Résumons donc l'enjeu autoroutier du scrutin du 24
novembre : va-t-on transformer les principaux axes routiers du
pays en tapis roulés de six pistes quand ils en ont
actuellement quatre, huit pistes quand ils en ont six ? C'est
le plus grand projet autoroutier depuis des lustres. Et il
faut le refuser, parce qu'il est surdimensionné, obsolète,
inefficace du point de vue de ses mêmes prétextes (réduire les
bouchons) et dispendieux : plus de cinq milliards tout de
suite, 35 milliards les années suivantes...
Les conséquences du choix auquel nous invitent la
droite fédérale, les droites cantonales, les milieux routiers
et les importateurs de bagnoles, sont connues, et même
confirmées de source officielle : "qui sème des routes récolte
du trafic". Moins de dix ans après l'élargissement des
autoroutes, les bouchons qu'on invoque (ou plutôt, qu'on
exorcise) pour créer des pistes nouvelles les occuperont tout
en étant de retour sur les pistes anciennes -cela, c'est
l'Office fédéral des routes (OFPROU) qui l'annonce.
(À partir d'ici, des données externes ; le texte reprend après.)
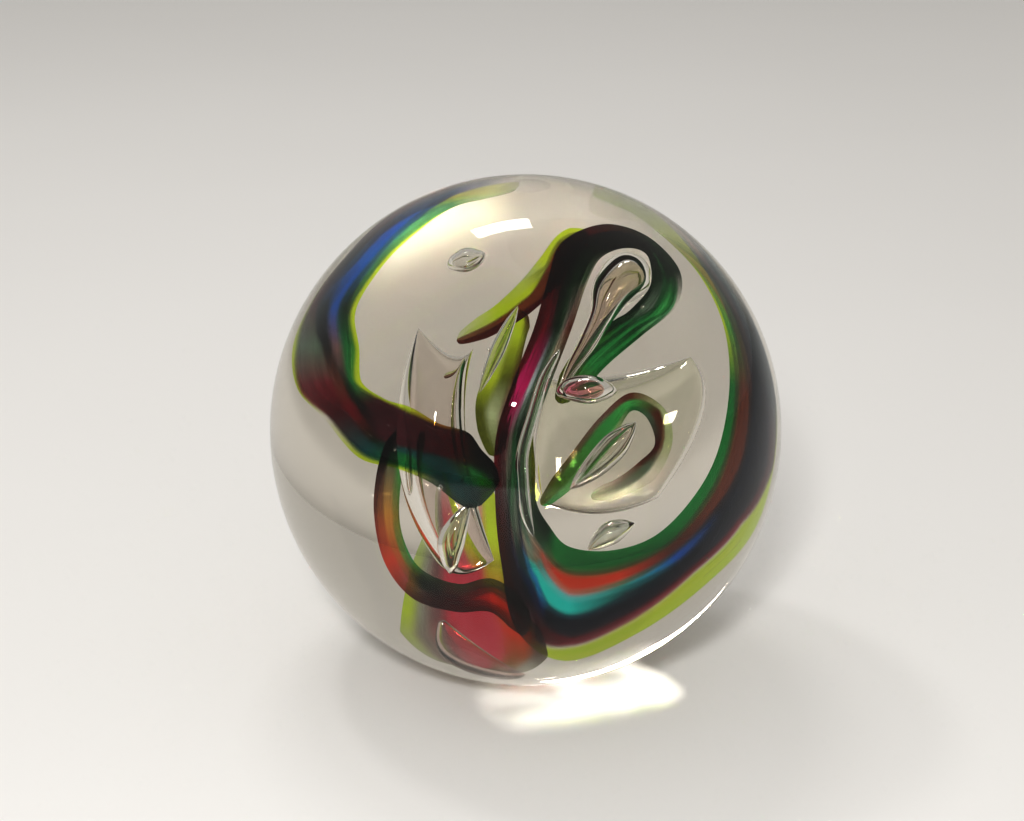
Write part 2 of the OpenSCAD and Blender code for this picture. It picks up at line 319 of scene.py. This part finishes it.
layer.data.foreach_set("color", np.concatenate(reflection_tints).ravel().astype(np.float32))
crystal, shader, wire = new_material("clear_crystal", Transmission_Weight=1.0, IOR=1.5, Roughness=0.0)
place = wire.call("ShaderNodeTexCoord", output=3)
cloud = wire.call("ShaderNodeTexNoise", {"noise_dimensions": "3D"}, Vector=place, Scale=30.0, Detail=2.0)
tone = wire.call("ShaderNodeMix", {"data_type": "RGBA"}, output=2, Factor=cloud,
    s6=(0.93, 0.92, 0.89, 1), s7=(0.97, 0.965, 0.945, 1))
# The painted reflection tint on the pocket walls multiplies the crystal's colour.
painted_reflection = wire.call("ShaderNodeAttribute", {"attribute_name": "painted_reflection"})
reflection_tinted = wire.call("ShaderNodeMix", {"data_type": "RGBA", "blend_type": "MULTIPLY"}, output=2,
    Factor=1.0, s6=tone, s7=painted_reflection)
crystal.node_tree.links.new(reflection_tinted.socket, shader.inputs["Base Color"])
# The warm absorption is partly the crystal's own faint tint and partly painted shade: it darkens the middle
# of the ball, where the table seen through it lies in the ball's shadow.
depth = crystal.node_tree.nodes.new("ShaderNodeVolumeAbsorption")
depth.inputs["Color"].default_value = (0.62, 0.55, 0.43, 1)
depth.inputs["Density"].default_value = 8
crystal.node_tree.links.new(depth.outputs[0], crystal.node_tree.nodes["Material Output"].inputs["Volume"])
ball.data.materials.append(crystal)
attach(ball, "root")
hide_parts("clear_body")


# The coloured ribbons are overlays of several coloured glasses, pulled into a flat cane and laid
# on the hot gather, where they twisted as they were folded in. The glasses of one ribbon lie
# side by side and bleed a little into each other.
CLEAR = (0.97, 0.975, 0.95)
PALE = (0.72, 0.84, 0.55)
LIME = (0.76, 0.96, 0.075)
OLIVE = (0.20, 0.24, 0.02)
EMERALD = (0.025, 0.30, 0.075)
JADE = (0.12, 0.62, 0.20)
BOTTLE = (0.008, 0.035, 0.010)
BLACK = (0.008, 0.008, 0.006)
TEAL = (0.02, 0.13, 0.14)
# CYAN_AND_PAINTED_LIGHT is partly blue-green glass and partly painted light: the bright band where light
# shines through the great ribbon low on the right.
CYAN_AND_PAINTED_LIGHT = (0.06, 0.97, 0.92)
AZURE = (0.02, 0.18, 0.72)
STEEL = (0.13, 0.22, 0.27)
NAVY = (0.006, 0.012, 0.030)
SLATE = (0.035, 0.065, 0.085)
# PAINTED_GLINT is a painted highlight: a pale blue-white glint laid on the great ribbon at stations 9, 9.5
# and 14.
PAINTED_GLINT = (0.72, 0.82, 0.92)
SMOKE = (0.18, 0.28, 0.21)
GREY = (0.52, 0.54, 0.46)
MAUVE = (0.36, 0.21, 0.21)
MAROON = (0.11, 0.025, 0.035)
GARNET = (0.11, 0.006, 0.009)
RUBY = (0.26, 0.008, 0.020)
RED = (0.95, 0.13, 0.06)
RUSSET = (0.20, 0.055, 0.028)
ROSE = (0.85, 0.13, 0.19)
# MAGENTA_AND_PAINTED_GLINT is partly rose glass and partly a painted pink highlight, the flash glint on the
# stem.
MAGENTA_AND_PAINTED_GLINT = (0.85, 0.04, 0.30)
AMBER = (0.72, 0.40, 0.09)


def swell(u):
    """Thickness across a ribbon as a share of its middle: three tenths at the edges, and full for
    most of the width, by the root of one less the fourth power of the distance from the middle."""
    return 0.3 + 0.7 * np.sqrt(1 - np.clip(2 * u - 1, -1, 1) ** 4)


def strand_shell(rail, a, b, thick, cuts=10, steps=10):
    """The strip from share a to share b of a ribbon's width. The ribbon runs between two edge
    curves; its middle sheet is straight from one to the other, and it is thickened both ways
    along the cross product of its run and its width. Also returns u and v at every point."""
    rail = np.asarray(rail, float)
    last = len(rail) - 1
    v = np.linspace(0, last, last * steps + 1)
    here = curve_along(rail, v)
    ahead = curve_along(rail, np.minimum(v + 0.1, last)) - curve_along(rail, np.maximum(v - 0.1, 0))
    across = here[:, 0] - here[:, 1]
    normal = unit(np.cross(ahead[:, 0] + ahead[:, 1], across))
    end = 0.2 + 0.8 * np.sqrt(np.clip(np.minimum(v, last - v) / 0.6, 0, 1))
    gap = 0.0006
    u = np.linspace(a + gap * (a > 0), b - gap * (b < 1), cuts + 1)
    flat = (here.mean(1)[:, None] + across[:, None] * (u[None, :, None] - 0.5) * end[:, None, None])
    lift = normal[:, None] * (swell(u)[None, :, None] * thick / 2 * end[:, None, None])
    shell = np.concatenate([flat + lift, (flat - lift)[:, ::-1]], axis=1) / 1000 + centre
    us = np.broadcast_to(np.concatenate([u, u[::-1]]), shell.shape[:2])
    vs = np.broadcast_to(v[:, None], shell.shape[:2])
    return shell, us, vs


def ribbon_tint(hues, u, v, bleed):
    """Colour at (u, v) of a ribbon. Each row of hues is a station, the places across the width
    where one colour goes over into the next, and the colours. Each goes over by a smooth step as
    wide as bleed, and rows blend in straight lines along the ribbon."""
    k = np.interp(v, [row[0] for row in hues], np.arange(len(hues)))
    i = np.clip(k.astype(int), 0, len(hues) - 2)
    f = (k - i)[..., None]
    edges = np.array([row[1] for row in hues], float)
    colours = np.array([row[2] for row in hues], float)
    edges = edges[i] * (1 - f) + edges[i + 1] * f
    colours = colours[i] * (1 - f[..., None]) + colours[i + 1] * f[..., None]
    colour = colours[..., 0, :]
    for n in range(edges.shape[-1]):
        s = np.clip((u - edges[..., n]) / bleed + 0.5, 0, 1)[..., None]
        s = s * s * (3 - 2 * s)
        colour = colour * (1 - s) + colours[..., n + 1, :] * s
    return colour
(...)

Concrètement, on peut attendre à Genève 44'000 voitures
supplémentaires par jour au Vengeron, et sur Vaud 8800
voitures supplémentaires à Coppet et 7000 à Nyon.
Pour ce choix brillant d'intelligence même pas
artificielle, qui coûterait d'abord cinq milliards, puis sept
fois plus (parce que quand on construit une voie autoroutière,
il faut bien l'entretenir, et en payé les conséquences) on
aura bétonné et asphalté des dizaines d'hectares de terres
agricoles et d'espaces déforestés. Et rajouté de la pollution
à la pollution (notamment des poussières de pneus, qui ,
qu'ils soient ceux de bagnoles thermiques ou électriques,
représentent déjà 93 % des microplastiques diffusés à raison
de 13'000 à 21'000 tonnes par an dans l'environnement).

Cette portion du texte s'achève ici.